The news hits us daily with political compromises to critical efforts: diverting stimulus money from where it will actually be most effective (e.g. from urban infrastructure to rural roads), undercutting health care reform into minimal impact, eating away at the prospect for carbon emission reduction.
All the more welcome, then, news of a positive trend. The Boston Globe (may it survive its own crisis!) reports today about 'intentional communities' providing services to the elderly to allow them to stay in their own homes even as their abilities to live fully independently wane. The specific organization profiled—Newton at Home, in my own city—has some interesting explanations, references and links on their website.
The idea is to reverse the long-time erosion of supportive community. As we baby boomers cope with the needs of aging parents--or even aging selves--we do so in a world very different from that of our grandparents. Rather than having family living together, or down the street, or across town, many of us have our siblings dispersed across the country or even the globe. While some have neighbors or religious congregations to fill some needs, that is rarely enough. The continuum of care in a single-campus-based retirement home to nursing home complex is the high-intervention (and high-cost) approach. But intentional communities such as Newton at Home resist the need for relocation/dislocation by bringing together local resources through local efforts in an intriguing reinterpretation of old supportive patterns. Volunteers build and maintain a knowledge base of available services, advice, and activities.

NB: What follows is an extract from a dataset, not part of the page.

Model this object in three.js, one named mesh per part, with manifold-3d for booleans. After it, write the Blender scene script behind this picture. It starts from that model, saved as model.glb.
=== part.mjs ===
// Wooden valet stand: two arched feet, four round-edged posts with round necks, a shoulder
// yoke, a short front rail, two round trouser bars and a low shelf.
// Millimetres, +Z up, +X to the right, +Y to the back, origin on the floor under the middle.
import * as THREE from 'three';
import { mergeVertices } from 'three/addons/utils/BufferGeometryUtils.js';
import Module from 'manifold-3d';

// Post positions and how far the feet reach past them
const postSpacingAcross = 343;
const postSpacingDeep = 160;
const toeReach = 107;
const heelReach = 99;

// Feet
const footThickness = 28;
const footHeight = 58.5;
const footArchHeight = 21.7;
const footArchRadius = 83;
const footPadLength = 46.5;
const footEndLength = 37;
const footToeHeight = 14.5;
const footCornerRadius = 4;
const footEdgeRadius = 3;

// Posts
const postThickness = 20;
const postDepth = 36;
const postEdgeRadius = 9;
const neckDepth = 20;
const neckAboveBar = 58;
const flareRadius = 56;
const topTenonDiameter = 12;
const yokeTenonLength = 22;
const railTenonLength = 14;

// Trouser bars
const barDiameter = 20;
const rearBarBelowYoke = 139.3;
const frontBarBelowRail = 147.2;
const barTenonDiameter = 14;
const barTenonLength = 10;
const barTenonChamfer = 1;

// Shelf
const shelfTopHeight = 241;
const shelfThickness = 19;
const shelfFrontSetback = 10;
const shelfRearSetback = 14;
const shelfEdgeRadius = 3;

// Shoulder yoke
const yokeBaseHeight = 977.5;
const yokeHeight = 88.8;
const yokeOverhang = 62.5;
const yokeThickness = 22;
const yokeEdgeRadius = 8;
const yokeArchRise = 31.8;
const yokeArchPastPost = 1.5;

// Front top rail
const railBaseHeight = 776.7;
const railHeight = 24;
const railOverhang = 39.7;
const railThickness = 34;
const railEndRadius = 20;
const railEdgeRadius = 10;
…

We need national policy to set the right conditions, but it's on the local level, in the end, that the behaviors that make change happen. Consumer decisions (and individual entrepreneurial behavior, including Newton at Home's focus on local resources) will have much to do with ending the recession. Atul Gawande's much noted recent New Yorker article pinpointed the heart of the health care dilemma in the attitude of local providers (we need more of the low-key, low-intervention approach of my late father, the no-nonsense general practitioner). And it is sobering to note that the average American household has twice the carbon footprint of a German household, which in turn has almost twice the footprint of the average Swedish household. I get those facts from another local effort, Newton Eco-Teams, which is working on a 25% reduction of household carbon emissions through simple and cost-effective community organizing.
Responsibility and community. Conservatism we can believe in.